Our group studies the mechanisms leukocytes use to find their way across the vessel wall. The main goal is to unravel the signaling routes that are induced in the endothelium by adherent leukocytes. This signaling induces formation of docking structures and is required for proper diapedesis. The signaling induced by clustering of adhesion molecules such as ICAM-1 and VCAM-1 is analyzed using real-time fluorescence microscopy in combination with physiological flow as well as by biochemical and cell biological assays.
For this project, the student will learn to study protein-protein interactions, including biochemical approaches such as immuno-precipitations, Western blotting. In addition, focus will be on measuring the activity of small GTPases and GEFs using specific GST-pull down assays. Also, transmigration of leukocytes across endothelial monolayers in real-time using flow-based migration set up will be used. Moreover, to study the role of some specific proteins, RNAi techniques to silence proteins of interest will be learned. The project will be finished with an oral presentation in front of the department including a small institute committee (still to assemble), together with a written report.
To produce GST-fusion proteins, E.coli bacteria will be transformed, grown and protein of interest will be isolated.
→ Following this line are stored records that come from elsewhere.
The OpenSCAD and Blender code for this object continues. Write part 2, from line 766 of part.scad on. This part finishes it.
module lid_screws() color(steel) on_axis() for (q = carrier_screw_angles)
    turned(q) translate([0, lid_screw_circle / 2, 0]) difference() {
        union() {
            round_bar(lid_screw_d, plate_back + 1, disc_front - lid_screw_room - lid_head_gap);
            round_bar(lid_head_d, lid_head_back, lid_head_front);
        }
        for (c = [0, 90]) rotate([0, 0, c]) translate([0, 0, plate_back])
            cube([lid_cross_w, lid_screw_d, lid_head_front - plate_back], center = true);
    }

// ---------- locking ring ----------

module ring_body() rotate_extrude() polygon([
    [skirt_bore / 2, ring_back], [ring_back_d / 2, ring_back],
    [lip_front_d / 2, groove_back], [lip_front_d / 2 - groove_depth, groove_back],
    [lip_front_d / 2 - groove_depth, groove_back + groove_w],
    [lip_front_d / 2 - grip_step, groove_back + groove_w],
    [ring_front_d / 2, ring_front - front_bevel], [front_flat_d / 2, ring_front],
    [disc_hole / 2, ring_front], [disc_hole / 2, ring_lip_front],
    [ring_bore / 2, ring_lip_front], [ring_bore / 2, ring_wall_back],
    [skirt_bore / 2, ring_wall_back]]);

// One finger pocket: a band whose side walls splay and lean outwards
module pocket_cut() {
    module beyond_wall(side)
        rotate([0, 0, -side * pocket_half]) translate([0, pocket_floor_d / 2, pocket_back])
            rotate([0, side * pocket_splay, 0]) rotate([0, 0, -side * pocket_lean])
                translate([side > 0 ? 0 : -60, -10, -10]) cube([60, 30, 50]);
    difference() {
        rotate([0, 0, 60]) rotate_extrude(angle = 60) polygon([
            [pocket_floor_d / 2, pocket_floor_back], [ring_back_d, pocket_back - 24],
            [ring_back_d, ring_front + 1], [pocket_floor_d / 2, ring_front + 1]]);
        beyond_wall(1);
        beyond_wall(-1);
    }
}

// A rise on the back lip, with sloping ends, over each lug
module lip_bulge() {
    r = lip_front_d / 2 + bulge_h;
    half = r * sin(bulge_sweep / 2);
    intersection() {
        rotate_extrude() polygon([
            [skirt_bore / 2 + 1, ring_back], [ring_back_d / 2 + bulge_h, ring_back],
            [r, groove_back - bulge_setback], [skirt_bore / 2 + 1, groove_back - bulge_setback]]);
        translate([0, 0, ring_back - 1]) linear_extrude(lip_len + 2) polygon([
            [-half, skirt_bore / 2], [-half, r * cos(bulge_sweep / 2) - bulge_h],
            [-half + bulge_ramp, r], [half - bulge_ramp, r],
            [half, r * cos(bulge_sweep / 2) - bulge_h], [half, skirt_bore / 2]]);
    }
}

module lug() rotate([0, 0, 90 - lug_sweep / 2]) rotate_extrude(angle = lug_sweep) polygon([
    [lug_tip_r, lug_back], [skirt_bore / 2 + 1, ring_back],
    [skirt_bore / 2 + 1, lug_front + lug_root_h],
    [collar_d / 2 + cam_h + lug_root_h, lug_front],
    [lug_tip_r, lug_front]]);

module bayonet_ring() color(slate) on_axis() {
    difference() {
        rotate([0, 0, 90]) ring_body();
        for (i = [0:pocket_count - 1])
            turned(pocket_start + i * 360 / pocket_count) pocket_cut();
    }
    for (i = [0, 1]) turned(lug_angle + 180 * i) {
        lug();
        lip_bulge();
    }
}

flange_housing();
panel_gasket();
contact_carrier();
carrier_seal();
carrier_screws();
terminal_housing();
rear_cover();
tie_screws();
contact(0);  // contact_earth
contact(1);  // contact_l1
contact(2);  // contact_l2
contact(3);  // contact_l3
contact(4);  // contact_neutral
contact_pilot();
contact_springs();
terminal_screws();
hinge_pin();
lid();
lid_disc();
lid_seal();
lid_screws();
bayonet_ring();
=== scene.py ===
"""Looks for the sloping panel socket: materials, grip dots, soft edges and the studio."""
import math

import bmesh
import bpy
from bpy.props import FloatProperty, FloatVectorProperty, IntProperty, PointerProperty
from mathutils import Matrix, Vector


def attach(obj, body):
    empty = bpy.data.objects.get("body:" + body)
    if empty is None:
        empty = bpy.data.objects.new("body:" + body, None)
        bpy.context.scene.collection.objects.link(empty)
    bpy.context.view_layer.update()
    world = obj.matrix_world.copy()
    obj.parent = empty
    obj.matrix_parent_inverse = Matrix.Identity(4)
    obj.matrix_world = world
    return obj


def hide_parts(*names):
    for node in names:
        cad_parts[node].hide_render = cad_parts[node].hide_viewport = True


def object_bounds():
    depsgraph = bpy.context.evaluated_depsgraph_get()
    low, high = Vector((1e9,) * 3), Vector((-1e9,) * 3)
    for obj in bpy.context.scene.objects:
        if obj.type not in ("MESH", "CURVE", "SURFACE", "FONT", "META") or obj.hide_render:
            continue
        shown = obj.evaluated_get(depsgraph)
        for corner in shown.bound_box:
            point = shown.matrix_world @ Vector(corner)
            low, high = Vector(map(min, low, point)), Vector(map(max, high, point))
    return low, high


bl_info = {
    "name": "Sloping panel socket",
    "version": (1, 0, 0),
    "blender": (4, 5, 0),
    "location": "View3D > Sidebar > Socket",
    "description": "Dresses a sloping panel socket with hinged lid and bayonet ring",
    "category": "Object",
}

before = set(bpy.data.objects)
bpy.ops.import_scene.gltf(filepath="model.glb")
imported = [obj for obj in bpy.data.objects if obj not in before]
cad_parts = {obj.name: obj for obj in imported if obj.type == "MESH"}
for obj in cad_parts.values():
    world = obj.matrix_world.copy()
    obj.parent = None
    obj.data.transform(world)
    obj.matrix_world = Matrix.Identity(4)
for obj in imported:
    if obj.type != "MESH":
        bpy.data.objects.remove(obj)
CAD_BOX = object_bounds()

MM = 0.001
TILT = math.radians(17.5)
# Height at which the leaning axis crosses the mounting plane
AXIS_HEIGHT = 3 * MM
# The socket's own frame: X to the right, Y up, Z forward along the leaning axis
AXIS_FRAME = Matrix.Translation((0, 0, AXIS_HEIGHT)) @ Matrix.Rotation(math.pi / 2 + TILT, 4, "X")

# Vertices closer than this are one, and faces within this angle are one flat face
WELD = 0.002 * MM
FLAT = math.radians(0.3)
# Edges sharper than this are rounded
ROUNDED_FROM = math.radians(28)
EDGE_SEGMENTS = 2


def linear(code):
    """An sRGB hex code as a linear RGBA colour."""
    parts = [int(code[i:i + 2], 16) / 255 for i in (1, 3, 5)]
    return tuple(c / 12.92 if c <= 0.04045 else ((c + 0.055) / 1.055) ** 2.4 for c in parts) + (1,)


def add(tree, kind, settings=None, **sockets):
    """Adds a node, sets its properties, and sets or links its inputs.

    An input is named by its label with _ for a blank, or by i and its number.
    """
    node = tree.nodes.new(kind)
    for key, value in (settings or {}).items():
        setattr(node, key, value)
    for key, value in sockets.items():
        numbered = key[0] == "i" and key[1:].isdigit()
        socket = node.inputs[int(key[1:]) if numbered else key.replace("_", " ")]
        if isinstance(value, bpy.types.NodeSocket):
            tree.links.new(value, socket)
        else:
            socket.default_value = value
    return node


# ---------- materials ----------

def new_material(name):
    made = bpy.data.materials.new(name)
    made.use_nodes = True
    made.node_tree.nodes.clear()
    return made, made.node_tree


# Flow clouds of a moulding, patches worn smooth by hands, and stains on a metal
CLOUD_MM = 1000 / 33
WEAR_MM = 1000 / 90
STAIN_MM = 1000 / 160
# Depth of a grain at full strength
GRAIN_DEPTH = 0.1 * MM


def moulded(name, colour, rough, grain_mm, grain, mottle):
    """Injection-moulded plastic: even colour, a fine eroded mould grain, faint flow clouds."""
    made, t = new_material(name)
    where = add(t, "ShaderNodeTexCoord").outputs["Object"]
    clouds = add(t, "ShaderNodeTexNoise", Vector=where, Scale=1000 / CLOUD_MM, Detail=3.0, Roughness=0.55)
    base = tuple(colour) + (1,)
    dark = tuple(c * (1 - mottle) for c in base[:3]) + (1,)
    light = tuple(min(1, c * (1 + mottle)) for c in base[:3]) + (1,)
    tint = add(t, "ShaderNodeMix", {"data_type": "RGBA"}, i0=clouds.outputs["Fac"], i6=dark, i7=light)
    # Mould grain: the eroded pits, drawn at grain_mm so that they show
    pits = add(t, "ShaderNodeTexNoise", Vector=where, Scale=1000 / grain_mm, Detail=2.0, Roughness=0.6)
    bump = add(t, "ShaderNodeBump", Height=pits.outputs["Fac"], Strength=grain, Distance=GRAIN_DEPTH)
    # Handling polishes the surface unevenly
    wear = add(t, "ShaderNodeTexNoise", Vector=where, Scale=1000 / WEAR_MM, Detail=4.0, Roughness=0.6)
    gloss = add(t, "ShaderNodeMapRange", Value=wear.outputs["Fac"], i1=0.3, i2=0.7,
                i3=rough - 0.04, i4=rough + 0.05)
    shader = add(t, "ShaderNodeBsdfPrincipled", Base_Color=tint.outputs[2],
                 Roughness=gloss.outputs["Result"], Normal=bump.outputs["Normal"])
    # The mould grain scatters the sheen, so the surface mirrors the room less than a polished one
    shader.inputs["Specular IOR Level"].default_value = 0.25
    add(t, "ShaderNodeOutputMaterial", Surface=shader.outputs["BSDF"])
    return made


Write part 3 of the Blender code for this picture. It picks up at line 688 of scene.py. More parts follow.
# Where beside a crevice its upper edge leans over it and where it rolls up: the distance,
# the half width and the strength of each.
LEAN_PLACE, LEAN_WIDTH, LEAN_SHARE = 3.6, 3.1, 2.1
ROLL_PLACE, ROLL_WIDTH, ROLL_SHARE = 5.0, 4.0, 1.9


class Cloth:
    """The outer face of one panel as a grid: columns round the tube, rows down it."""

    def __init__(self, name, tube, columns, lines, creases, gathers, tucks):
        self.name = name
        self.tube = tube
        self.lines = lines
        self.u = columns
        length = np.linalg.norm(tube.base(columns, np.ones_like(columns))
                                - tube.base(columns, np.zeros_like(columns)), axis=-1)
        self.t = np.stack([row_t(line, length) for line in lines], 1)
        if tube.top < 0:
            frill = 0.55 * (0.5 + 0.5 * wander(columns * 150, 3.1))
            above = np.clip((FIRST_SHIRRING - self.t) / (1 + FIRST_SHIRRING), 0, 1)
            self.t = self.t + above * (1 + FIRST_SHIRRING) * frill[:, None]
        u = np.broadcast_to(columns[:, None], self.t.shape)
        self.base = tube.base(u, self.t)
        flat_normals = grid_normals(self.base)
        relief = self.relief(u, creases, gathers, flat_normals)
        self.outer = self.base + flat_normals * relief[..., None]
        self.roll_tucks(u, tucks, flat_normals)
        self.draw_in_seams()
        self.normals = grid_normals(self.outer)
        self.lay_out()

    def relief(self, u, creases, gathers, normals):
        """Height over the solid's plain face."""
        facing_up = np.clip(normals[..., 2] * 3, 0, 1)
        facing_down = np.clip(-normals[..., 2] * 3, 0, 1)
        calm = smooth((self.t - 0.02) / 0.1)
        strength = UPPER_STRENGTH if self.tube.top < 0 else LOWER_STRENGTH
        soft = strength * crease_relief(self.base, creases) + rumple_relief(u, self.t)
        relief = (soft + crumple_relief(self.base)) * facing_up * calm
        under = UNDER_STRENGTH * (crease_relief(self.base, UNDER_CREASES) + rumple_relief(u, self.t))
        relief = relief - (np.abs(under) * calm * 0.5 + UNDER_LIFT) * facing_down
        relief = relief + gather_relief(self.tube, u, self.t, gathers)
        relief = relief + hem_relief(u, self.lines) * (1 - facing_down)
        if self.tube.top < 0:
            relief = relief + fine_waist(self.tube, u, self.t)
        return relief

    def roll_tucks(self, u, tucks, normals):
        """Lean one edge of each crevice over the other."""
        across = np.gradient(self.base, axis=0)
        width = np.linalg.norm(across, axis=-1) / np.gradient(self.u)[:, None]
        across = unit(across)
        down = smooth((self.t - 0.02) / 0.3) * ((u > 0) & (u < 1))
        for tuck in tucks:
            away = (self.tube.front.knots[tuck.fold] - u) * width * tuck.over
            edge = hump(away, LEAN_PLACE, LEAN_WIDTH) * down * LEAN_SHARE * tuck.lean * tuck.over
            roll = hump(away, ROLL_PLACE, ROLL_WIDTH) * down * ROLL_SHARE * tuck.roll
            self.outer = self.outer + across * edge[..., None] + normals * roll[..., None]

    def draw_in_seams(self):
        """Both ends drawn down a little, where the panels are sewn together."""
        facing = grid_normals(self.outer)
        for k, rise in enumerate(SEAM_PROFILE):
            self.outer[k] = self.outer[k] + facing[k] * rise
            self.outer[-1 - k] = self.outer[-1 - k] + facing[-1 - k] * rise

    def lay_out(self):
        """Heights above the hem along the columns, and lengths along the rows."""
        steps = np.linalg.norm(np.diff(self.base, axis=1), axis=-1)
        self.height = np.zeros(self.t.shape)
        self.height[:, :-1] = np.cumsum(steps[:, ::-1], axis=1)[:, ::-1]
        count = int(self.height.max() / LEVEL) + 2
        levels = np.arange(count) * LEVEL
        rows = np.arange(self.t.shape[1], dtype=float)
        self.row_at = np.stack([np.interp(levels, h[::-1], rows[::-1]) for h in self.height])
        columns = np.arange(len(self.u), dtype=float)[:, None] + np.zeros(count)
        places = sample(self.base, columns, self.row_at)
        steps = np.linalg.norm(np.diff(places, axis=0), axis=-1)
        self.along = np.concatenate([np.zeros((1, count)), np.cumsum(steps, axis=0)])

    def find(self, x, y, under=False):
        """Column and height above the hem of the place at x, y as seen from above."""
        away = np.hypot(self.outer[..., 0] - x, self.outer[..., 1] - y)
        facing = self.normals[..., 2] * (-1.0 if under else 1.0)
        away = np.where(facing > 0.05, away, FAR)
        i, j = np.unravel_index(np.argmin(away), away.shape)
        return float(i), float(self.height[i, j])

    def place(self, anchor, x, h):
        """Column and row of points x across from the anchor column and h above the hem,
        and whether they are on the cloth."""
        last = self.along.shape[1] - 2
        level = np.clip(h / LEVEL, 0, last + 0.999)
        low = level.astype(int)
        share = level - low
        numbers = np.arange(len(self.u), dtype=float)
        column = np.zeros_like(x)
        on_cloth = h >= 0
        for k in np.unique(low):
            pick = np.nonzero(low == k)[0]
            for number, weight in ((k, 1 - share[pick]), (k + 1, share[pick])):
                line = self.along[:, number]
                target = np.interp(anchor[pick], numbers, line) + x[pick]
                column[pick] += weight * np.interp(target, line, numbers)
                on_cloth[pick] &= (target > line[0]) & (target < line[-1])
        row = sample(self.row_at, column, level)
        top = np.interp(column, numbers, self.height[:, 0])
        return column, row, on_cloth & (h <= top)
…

Using cells such as primary endothelial cells or HeLa cells, activity of GTPases such as Rac1, RhoG and RhoA will be performed. Also, with nucleotide-free mutants of specific GTPases, the activity of GEFs will be measured. Samples will be analyzed by Western blotting. Transmigration assays will be carried out using confocal and wide-field microscopy in time. Using a 37°C incubator chamber, together with a controlled infusion pump, leukocytes, e.g. monocytes and neutrophils, will be perfused over the endothelial cells. Silencing of specific proteins in the endothelial cells will answer the contribution of these proteins to this process. If sufficient time, we will attempt to image the transmigration process in 4D, i.e. 3 dimensional in time using fluorescently-tagged proteins and confocal laser scanning microscopy.